One of the most vexing issues concerns the proliferation of intentionally false information on the Internet. On the one hand, it seems easy to say that government should have the authority to punish intentionally false statements that are designed to mislead others. Although the Supreme Court has rejected the idea that intentionally false statements are automatically unprotected by the First Amendment, and that such speech can be restricted only if it can be shown to cause significant harm—as would be true, for example, with defamation, perjury, and fraud4—one might readily argue that widespread lies that are intended to distort public discourse rise to that level of harm. Even if that is so, however, there may be good reasons not to make such speech actionable. After all, putting the power to prosecute such statements in the hands of public officials is a recipe for potential disaster, because those officials will likely prosecute only those false statements that harm their own positions.
In the end, of course, the primary response to most of the dangers identified by Wu must rest in the people themselves. The First Amendment assumes the existence of a populace that is reasonably educated, thoughtful, responsible, and intelligent. Most of the dangers Wu identifies can be addressed by the people themselves, if they take the time to understand the contemporary distortions in the marketplace of ideas and figure out how to compensate for them.

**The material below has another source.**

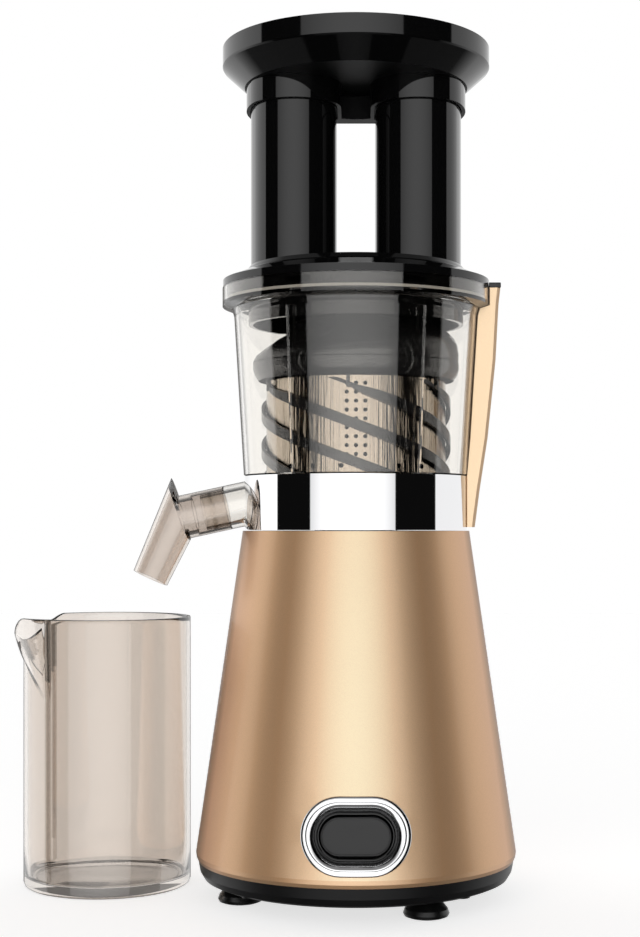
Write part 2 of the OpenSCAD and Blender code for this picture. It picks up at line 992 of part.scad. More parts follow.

This has, of course, always been true. If citizens are too lazy, too ignorant, and too indifferent to learn how to cope with these risks of distortion, then democracy is doomed anyway. If we rely on the people themselves to figure out whether or not to go to war, whom to elect as president, and whether to support candidates who want tax reform, health care reform, or environmental reform, then surely they can figure out how to deal with distortions in the marketplace of ideas—once those distortions are brought to their attention. Right?
 334 U.S. 1 (1948).
 326 U.S. 501 (1946).
 395 U.S. 367 (1969).
See United States v. Alvarez, 567 U.S. --- (2012).